MATERIAL PROVIDED:
▼

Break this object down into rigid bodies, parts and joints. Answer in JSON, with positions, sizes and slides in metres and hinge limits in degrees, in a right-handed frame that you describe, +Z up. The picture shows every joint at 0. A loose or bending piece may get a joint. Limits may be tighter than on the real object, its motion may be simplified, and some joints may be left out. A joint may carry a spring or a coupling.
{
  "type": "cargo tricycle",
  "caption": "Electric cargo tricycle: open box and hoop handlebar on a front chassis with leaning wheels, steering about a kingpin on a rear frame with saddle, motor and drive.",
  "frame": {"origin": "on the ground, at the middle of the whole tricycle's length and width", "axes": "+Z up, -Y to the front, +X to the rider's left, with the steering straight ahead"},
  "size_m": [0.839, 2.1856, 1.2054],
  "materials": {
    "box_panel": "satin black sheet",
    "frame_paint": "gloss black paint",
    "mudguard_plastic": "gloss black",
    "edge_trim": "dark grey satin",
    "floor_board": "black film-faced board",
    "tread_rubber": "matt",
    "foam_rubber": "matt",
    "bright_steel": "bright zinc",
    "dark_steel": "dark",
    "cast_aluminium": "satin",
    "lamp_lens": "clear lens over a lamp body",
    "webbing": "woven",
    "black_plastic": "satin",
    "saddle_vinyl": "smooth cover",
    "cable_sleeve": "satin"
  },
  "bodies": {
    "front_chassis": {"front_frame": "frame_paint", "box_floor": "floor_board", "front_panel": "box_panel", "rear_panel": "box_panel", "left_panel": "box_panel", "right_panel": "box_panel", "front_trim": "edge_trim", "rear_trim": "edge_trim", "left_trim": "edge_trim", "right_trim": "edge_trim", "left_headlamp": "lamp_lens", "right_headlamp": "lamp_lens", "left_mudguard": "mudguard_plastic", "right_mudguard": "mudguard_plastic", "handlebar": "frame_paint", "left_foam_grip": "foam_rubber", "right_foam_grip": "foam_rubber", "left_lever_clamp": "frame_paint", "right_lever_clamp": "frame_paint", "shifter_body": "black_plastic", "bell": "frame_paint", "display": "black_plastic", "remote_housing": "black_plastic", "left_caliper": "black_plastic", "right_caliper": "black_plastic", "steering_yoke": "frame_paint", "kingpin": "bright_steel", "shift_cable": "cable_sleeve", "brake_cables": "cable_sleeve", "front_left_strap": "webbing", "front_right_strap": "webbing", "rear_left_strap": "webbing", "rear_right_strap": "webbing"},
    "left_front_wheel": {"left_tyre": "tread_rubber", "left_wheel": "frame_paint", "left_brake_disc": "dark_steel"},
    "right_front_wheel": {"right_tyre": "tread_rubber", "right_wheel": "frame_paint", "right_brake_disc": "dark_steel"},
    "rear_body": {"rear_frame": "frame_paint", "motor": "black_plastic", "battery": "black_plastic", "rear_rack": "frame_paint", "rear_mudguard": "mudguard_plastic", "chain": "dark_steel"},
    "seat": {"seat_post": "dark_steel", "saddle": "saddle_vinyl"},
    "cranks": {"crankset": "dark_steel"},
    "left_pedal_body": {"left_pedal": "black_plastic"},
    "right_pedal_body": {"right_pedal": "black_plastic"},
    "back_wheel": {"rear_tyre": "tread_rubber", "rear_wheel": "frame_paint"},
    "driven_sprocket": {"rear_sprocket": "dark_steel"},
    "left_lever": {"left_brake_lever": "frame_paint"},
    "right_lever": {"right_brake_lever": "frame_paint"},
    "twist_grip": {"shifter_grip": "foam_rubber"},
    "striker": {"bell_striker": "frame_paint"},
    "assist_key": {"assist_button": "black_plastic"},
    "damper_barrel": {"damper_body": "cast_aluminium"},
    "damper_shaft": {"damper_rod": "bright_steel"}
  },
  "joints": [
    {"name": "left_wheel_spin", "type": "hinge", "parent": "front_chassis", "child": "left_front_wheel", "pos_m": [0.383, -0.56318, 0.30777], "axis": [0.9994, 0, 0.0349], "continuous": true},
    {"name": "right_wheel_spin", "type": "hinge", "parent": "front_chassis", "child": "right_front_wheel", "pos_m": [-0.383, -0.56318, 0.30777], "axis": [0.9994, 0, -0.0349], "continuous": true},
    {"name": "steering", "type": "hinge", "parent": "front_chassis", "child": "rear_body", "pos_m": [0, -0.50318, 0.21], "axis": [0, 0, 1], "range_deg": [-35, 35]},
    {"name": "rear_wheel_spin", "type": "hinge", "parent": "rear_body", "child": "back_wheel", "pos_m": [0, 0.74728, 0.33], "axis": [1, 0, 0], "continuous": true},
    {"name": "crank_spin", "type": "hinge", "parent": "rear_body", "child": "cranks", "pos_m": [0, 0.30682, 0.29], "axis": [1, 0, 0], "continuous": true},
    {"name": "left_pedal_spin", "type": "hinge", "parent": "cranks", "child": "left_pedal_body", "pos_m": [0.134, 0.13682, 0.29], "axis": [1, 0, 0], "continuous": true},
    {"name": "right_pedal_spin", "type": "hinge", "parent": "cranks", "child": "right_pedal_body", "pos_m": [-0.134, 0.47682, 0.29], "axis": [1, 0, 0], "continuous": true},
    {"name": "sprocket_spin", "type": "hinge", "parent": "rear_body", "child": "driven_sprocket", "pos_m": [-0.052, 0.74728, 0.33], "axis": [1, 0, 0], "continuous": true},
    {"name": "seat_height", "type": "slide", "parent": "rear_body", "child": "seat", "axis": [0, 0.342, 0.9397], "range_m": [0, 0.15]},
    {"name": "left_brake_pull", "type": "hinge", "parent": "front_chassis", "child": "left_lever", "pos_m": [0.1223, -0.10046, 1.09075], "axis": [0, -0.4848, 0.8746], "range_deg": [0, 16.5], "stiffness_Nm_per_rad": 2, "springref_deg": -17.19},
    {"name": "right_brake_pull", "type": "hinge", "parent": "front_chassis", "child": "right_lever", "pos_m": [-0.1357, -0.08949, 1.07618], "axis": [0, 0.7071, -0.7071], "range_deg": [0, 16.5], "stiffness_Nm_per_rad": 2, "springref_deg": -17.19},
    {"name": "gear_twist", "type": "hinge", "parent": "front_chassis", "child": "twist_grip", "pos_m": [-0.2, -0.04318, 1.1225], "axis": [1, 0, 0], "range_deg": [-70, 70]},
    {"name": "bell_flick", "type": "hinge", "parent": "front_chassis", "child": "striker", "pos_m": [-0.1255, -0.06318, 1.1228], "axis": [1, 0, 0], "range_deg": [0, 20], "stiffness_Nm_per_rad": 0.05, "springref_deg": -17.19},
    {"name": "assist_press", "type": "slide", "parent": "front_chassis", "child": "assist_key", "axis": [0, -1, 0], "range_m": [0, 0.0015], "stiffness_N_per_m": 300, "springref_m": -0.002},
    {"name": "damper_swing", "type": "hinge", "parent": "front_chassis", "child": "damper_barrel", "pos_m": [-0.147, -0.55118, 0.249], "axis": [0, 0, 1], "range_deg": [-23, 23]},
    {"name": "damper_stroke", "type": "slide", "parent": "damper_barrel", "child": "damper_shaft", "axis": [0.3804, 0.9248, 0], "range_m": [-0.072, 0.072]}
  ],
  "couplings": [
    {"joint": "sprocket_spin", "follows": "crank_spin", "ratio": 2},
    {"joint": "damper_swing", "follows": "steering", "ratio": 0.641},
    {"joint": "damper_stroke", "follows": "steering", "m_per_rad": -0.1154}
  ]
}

▲

PROBLEM STATEMENT: Return all of the data exactly as it reads.

RESULT:
Break this object down into rigid bodies, parts and joints. Answer in JSON, with positions, sizes and slides in metres and hinge limits in degrees, in a right-handed frame that you describe, +Z up. The picture shows every joint at 0. A loose or bending piece may get a joint. Limits may be tighter than on the real object, its motion may be simplified, and some joints may be left out. A joint may carry a spring or a coupling.
{
  "type": "cargo tricycle",
  "caption": "Electric cargo tricycle: open box and hoop handlebar on a front chassis with leaning wheels, steering about a kingpin on a rear frame with saddle, motor and drive.",
  "frame": {"origin": "on the ground, at the middle of the whole tricycle's length and width", "axes": "+Z up, -Y to the front, +X to the rider's left, with the steering straight ahead"},
  "size_m": [0.839, 2.1856, 1.2054],
  "materials": {
    "box_panel": "satin black sheet",
    "frame_paint": "gloss black paint",
    "mudguard_plastic": "gloss black",
    "edge_trim": "dark grey satin",
    "floor_board": "black film-faced board",
    "tread_rubber": "matt",
    "foam_rubber": "matt",
    "bright_steel": "bright zinc",
    "dark_steel": "dark",
    "cast_aluminium": "satin",
    "lamp_lens": "clear lens over a lamp body",
    "webbing": "woven",
    "black_plastic": "satin",
    "saddle_vinyl": "smooth cover",
    "cable_sleeve": "satin"
  },
  "bodies": {
    "front_chassis": {"front_frame": "frame_paint", "box_floor": "floor_board", "front_panel": "box_panel", "rear_panel": "box_panel", "left_panel": "box_panel", "right_panel": "box_panel", "front_trim": "edge_trim", "rear_trim": "edge_trim", "left_trim": "edge_trim", "right_trim": "edge_trim", "left_headlamp": "lamp_lens", "right_headlamp": "lamp_lens", "left_mudguard": "mudguard_plastic", "right_mudguard": "mudguard_plastic", "handlebar": "frame_paint", "left_foam_grip": "foam_rubber", "right_foam_grip": "foam_rubber", "left_lever_clamp": "frame_paint", "right_lever_clamp": "frame_paint", "shifter_body": "black_plastic", "bell": "frame_paint", "display": "black_plastic", "remote_housing": "black_plastic", "left_caliper": "black_plastic", "right_caliper": "black_plastic", "steering_yoke": "frame_paint", "kingpin": "bright_steel", "shift_cable": "cable_sleeve", "brake_cables": "cable_sleeve", "front_left_strap": "webbing", "front_right_strap": "webbing", "rear_left_strap": "webbing", "rear_right_strap": "webbing"},
    "left_front_wheel": {"left_tyre": "tread_rubber", "left_wheel": "frame_paint", "left_brake_disc": "dark_steel"},
    "right_front_wheel": {"right_tyre": "tread_rubber", "right_wheel": "frame_paint", "right_brake_disc": "dark_steel"},
    "rear_body": {"rear_frame": "frame_paint", "motor": "black_plastic", "battery": "black_plastic", "rear_rack": "frame_paint", "rear_mudguard": "mudguard_plastic", "chain": "dark_steel"},
    "seat": {"seat_post": "dark_steel", "saddle": "saddle_vinyl"},
    "cranks": {"crankset": "dark_steel"},
    "left_pedal_body": {"left_pedal": "black_plastic"},
    "right_pedal_body": {"right_pedal": "black_plastic"},
    "back_wheel": {"rear_tyre": "tread_rubber", "rear_wheel": "frame_paint"},
    "driven_sprocket": {"rear_sprocket": "dark_steel"},
    "left_lever": {"left_brake_lever": "frame_paint"},
    "right_lever": {"right_brake_lever": "frame_paint"},
    "twist_grip": {"shifter_grip": "foam_rubber"},
    "striker": {"bell_striker": "frame_paint"},
    "assist_key": {"assist_button": "black_plastic"},
    "damper_barrel": {"damper_body": "cast_aluminium"},
    "damper_shaft": {"damper_rod": "bright_steel"}
  },
  "joints": [
    {"name": "left_wheel_spin", "type": "hinge", "parent": "front_chassis", "child": "left_front_wheel", "pos_m": [0.383, -0.56318, 0.30777], "axis": [0.9994, 0, 0.0349], "continuous": true},
    {"name": "right_wheel_spin", "type": "hinge", "parent": "front_chassis", "child": "right_front_wheel", "pos_m": [-0.383, -0.56318, 0.30777], "axis": [0.9994, 0, -0.0349], "continuous": true},
    {"name": "steering", "type": "hinge", "parent": "front_chassis", "child": "rear_body", "pos_m": [0, -0.50318, 0.21], "axis": [0, 0, 1], "range_deg": [-35, 35]},
    {"name": "rear_wheel_spin", "type": "hinge", "parent": "rear_body", "child": "back_wheel", "pos_m": [0, 0.74728, 0.33], "axis": [1, 0, 0], "continuous": true},
    {"name": "crank_spin", "type": "hinge", "parent": "rear_body", "child": "cranks", "pos_m": [0, 0.30682, 0.29], "axis": [1, 0, 0], "continuous": true},
    {"name": "left_pedal_spin", "type": "hinge", "parent": "cranks", "child": "left_pedal_body", "pos_m": [0.134, 0.13682, 0.29], "axis": [1, 0, 0], "continuous": true},
    {"name": "right_pedal_spin", "type": "hinge", "parent": "cranks", "child": "right_pedal_body", "pos_m": [-0.134, 0.47682, 0.29], "axis": [1, 0, 0], "continuous": true},
    {"name": "sprocket_spin", "type": "hinge", "parent": "rear_body", "child": "driven_sprocket", "pos_m": [-0.052, 0.74728, 0.33], "axis": [1, 0, 0], "continuous": true},
    {"name": "seat_height", "type": "slide", "parent": "rear_body", "child": "seat", "axis": [0, 0.342, 0.9397], "range_m": [0, 0.15]},
    {"name": "left_brake_pull", "type": "hinge", "parent": "front_chassis", "child": "left_lever", "pos_m": [0.1223, -0.10046, 1.09075], "axis": [0, -0.4848, 0.8746], "range_deg": [0, 16.5], "stiffness_Nm_per_rad": 2, "springref_deg": -17.19},
    {"name": "right_brake_pull", "type": "hinge", "parent": "front_chassis", "child": "right_lever", "pos_m": [-0.1357, -0.08949, 1.07618], "axis": [0, 0.7071, -0.7071], "range_deg": [0, 16.5], "stiffness_Nm_per_rad": 2, "springref_deg": -17.19},
    {"name": "gear_twist", "type": "hinge", "parent": "front_chassis", "child": "twist_grip", "pos_m": [-0.2, -0.04318, 1.1225], "axis": [1, 0, 0], "range_deg": [-70, 70]},
    {"name": "bell_flick", "type": "hinge", "parent": "front_chassis", "child": "striker", "pos_m": [-0.1255, -0.06318, 1.1228], "axis": [1, 0, 0], "range_deg": [0, 20], "stiffness_Nm_per_rad": 0.05, "springref_deg": -17.19},
    {"name": "assist_press", "type": "slide", "parent": "front_chassis", "child": "assist_key", "axis": [0, -1, 0], "range_m": [0, 0.0015], "stiffness_N_per_m": 300, "springref_m": -0.002},
    {"name": "damper_swing", "type": "hinge", "parent": "front_chassis", "child": "damper_barrel", "pos_m": [-0.147, -0.55118, 0.249], "axis": [0, 0, 1], "range_deg": [-23, 23]},
    {"name": "damper_stroke", "type": "slide", "parent": "damper_barrel", "child": "damper_shaft", "axis": [0.3804, 0.9248, 0], "range_m": [-0.072, 0.072]}
  ],
  "couplings": [
    {"joint": "sprocket_spin", "follows": "crank_spin", "ratio": 2},
    {"joint": "damper_swing", "follows": "steering", "ratio": 0.641},
    {"joint": "damper_stroke", "follows": "steering", "m_per_rad": -0.1154}
  ]
}